= Gamestorming =

Gamestorming is a set of practices for facilitating innovation in the business world. A facilitator leads a group towards some goal by way of a game, a structured activity that provides scope for thinking freely, even playfully.

The word gamestorming, itself as a neologism, is a portmanteau suggestive of using games for brainstorming.

A game may be thought of as an alternative to the standard business meeting. Most games involve 3 to 20 people and last from 15 minutes to an hour and a half. A game suspends some of the usual protocols of life and replaces them with a new set of rules for interaction.
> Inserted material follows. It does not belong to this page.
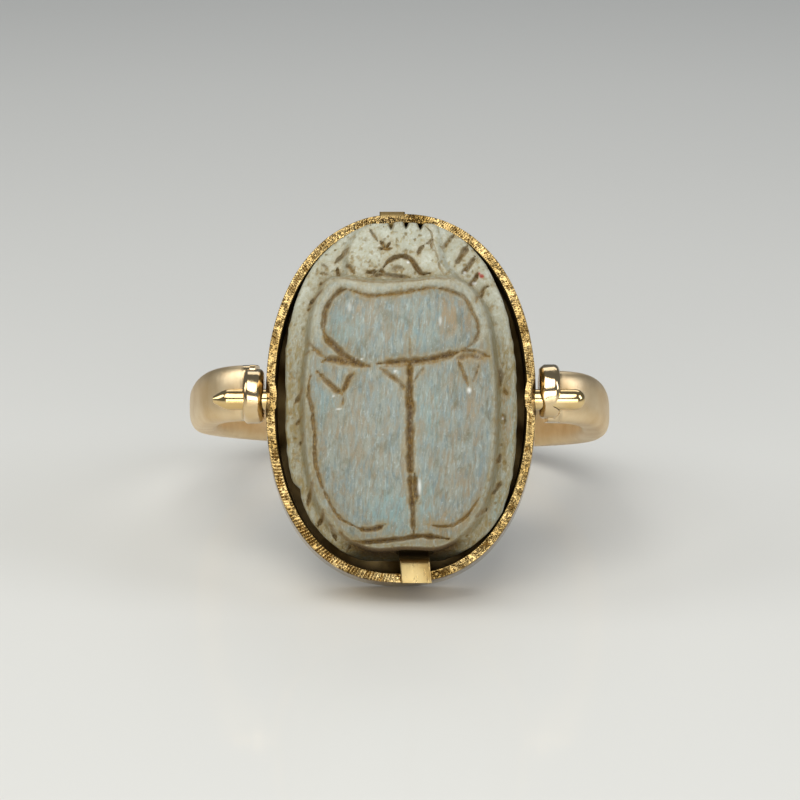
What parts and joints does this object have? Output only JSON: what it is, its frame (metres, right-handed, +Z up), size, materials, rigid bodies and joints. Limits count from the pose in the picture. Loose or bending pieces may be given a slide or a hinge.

Games may require a few props such as sticky notes, poster paper, markers, random pictures from magazines, or thought provoking objects. Gamestorming skills include asking questions (opening, navigating, examining, experimenting, closing), structuring large diagrams, sketching ideas, fusing words and pictures into visual language, and most importantly, improvising to choose and lead a suitable game or invent a new one.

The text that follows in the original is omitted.